[Working data start]

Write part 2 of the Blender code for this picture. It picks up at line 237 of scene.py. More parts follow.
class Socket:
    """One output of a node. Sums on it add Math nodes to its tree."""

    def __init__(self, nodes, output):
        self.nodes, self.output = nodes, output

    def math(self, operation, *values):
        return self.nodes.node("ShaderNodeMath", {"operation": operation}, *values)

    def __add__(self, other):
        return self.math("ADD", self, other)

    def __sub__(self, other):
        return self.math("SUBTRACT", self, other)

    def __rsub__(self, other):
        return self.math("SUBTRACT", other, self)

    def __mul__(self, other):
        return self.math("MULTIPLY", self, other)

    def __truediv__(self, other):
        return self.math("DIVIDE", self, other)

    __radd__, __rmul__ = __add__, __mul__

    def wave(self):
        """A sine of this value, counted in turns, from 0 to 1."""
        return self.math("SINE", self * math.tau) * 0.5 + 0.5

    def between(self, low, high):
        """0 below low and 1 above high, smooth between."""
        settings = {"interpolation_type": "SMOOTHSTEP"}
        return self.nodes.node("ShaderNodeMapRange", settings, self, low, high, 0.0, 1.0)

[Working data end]
[Working data start]

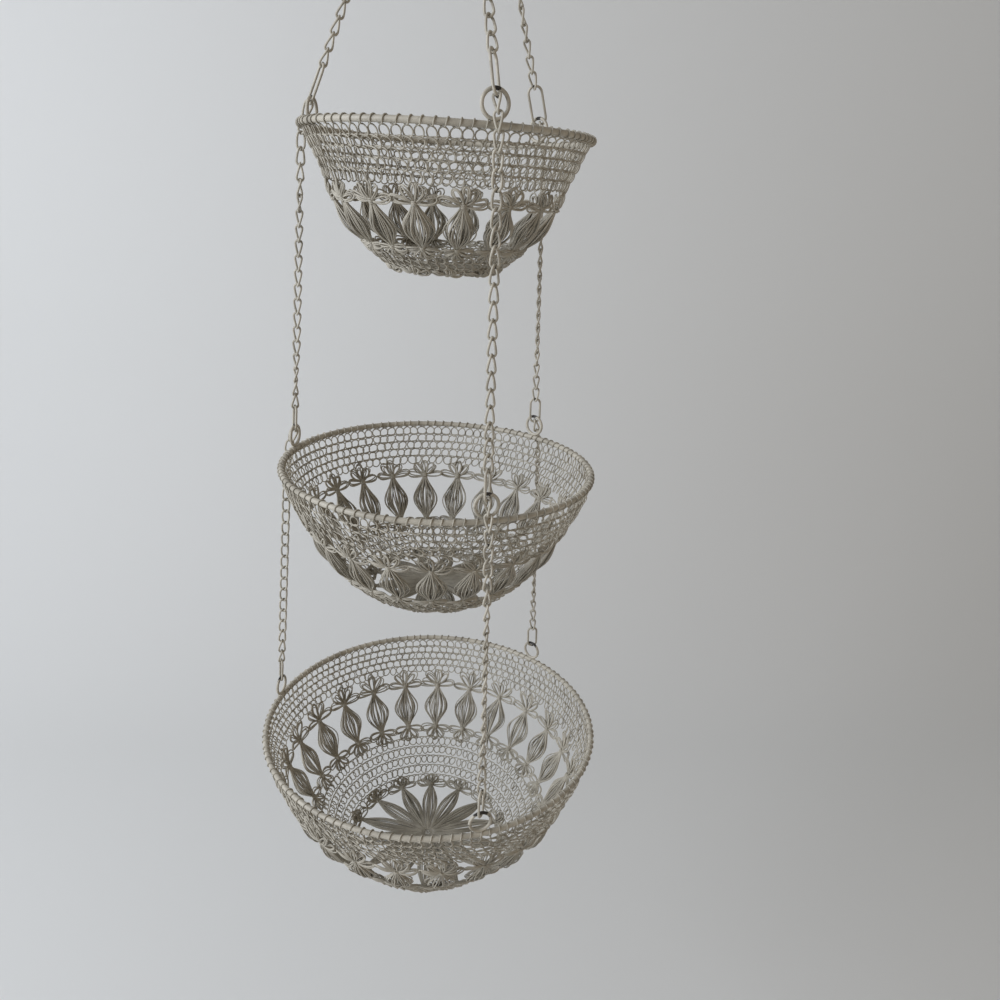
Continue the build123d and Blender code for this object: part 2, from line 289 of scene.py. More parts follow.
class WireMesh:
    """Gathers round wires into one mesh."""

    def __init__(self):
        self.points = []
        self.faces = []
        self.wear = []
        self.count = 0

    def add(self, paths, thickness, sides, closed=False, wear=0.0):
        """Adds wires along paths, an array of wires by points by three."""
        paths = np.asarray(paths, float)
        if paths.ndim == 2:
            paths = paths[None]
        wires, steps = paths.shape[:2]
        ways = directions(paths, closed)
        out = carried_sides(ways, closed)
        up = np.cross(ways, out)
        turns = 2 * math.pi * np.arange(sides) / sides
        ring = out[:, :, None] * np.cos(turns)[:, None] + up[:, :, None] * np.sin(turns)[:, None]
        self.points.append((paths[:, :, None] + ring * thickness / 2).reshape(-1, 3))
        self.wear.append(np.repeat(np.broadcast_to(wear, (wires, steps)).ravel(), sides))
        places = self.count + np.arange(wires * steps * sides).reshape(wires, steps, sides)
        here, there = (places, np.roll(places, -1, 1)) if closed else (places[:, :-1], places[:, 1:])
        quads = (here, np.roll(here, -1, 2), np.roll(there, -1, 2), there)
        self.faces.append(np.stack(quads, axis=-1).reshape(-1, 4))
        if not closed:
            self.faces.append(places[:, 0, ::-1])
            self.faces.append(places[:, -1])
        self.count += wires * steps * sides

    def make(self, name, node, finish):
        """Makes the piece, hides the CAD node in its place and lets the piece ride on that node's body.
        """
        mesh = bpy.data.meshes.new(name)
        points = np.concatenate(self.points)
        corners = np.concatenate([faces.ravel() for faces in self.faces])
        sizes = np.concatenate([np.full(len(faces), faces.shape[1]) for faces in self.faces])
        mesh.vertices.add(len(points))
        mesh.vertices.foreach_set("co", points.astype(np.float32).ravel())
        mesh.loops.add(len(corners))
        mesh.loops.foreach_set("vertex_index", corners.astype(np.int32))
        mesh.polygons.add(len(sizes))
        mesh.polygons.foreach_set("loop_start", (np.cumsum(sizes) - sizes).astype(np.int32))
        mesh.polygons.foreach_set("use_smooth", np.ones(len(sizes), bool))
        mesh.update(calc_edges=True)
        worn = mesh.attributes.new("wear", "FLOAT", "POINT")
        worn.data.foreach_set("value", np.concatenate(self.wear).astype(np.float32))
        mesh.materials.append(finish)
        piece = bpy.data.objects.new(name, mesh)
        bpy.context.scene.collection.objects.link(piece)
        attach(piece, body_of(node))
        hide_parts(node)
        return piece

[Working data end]
[Working data start]

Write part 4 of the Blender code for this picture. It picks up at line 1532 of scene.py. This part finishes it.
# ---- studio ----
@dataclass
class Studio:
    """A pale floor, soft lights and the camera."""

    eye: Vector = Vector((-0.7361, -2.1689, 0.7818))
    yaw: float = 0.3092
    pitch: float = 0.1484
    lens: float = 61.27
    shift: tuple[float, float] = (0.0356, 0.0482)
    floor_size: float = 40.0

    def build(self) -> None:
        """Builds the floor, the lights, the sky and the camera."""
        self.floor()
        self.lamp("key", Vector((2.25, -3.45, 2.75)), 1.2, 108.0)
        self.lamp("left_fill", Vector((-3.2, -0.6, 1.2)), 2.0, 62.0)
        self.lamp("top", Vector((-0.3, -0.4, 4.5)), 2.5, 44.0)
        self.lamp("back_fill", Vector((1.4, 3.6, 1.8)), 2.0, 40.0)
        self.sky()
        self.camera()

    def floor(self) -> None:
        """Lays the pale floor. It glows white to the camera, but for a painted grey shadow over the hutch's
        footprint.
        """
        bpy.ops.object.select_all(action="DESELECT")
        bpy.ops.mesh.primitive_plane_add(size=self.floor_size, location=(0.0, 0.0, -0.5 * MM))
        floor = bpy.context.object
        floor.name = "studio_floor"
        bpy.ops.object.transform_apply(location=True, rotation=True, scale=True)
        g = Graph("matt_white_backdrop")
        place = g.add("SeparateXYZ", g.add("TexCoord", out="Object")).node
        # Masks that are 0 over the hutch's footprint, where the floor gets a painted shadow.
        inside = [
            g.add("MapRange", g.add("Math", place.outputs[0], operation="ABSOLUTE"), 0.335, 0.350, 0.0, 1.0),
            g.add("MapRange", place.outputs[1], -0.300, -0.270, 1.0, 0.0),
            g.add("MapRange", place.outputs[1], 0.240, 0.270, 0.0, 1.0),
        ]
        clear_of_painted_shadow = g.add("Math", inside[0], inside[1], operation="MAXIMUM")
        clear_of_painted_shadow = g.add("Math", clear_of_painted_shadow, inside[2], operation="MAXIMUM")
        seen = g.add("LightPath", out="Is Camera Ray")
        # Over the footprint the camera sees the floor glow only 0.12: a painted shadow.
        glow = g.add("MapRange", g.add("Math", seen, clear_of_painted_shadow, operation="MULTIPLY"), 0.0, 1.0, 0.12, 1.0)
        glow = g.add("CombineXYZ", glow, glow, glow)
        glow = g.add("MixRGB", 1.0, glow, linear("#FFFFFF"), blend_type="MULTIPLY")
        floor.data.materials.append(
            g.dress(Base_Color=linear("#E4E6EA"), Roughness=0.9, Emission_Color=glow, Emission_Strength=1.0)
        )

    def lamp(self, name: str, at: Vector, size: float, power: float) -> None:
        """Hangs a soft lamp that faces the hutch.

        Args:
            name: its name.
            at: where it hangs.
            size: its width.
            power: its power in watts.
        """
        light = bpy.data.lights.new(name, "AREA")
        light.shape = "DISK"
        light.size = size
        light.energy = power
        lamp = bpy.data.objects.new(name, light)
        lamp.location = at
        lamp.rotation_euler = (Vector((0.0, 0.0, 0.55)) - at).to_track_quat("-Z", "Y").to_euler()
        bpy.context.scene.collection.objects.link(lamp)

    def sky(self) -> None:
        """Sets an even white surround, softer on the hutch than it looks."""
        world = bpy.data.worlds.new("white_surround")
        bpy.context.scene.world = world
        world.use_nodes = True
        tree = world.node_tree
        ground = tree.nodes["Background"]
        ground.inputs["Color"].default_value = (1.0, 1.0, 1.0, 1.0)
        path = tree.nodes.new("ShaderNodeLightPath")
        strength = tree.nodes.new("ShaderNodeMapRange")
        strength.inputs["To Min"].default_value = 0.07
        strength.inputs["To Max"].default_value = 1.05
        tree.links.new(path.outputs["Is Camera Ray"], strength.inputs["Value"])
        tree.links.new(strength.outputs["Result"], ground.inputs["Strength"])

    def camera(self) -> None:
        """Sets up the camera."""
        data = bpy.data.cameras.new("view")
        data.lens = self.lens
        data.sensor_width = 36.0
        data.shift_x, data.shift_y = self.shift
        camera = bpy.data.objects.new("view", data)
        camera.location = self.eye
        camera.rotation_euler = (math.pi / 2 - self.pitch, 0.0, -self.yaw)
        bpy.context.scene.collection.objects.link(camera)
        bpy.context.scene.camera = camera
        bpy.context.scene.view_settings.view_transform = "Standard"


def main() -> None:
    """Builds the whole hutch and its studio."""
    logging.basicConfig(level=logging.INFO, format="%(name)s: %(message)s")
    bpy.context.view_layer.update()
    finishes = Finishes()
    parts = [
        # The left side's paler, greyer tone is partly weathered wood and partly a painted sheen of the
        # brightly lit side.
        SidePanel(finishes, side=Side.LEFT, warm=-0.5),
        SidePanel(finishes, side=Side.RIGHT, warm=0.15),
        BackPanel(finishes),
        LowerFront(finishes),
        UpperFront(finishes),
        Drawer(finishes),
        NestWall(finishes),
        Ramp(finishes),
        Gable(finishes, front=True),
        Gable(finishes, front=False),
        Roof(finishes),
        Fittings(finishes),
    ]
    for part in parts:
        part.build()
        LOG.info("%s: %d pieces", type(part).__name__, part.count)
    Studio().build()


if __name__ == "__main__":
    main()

[Working data end]

» **Written request**:
Return the lines from the line with "Continue the build123d" through the line with "self.count = 0", inclusive, exactly as they stand, and nothing else.

» **Task solution**:
Continue the build123d and Blender code for this object: part 2, from line 289 of scene.py. More parts follow.
class WireMesh:
    """Gathers round wires into one mesh."""

    def __init__(self):
        self.points = []
        self.faces = []
        self.wear = []
        self.count = 0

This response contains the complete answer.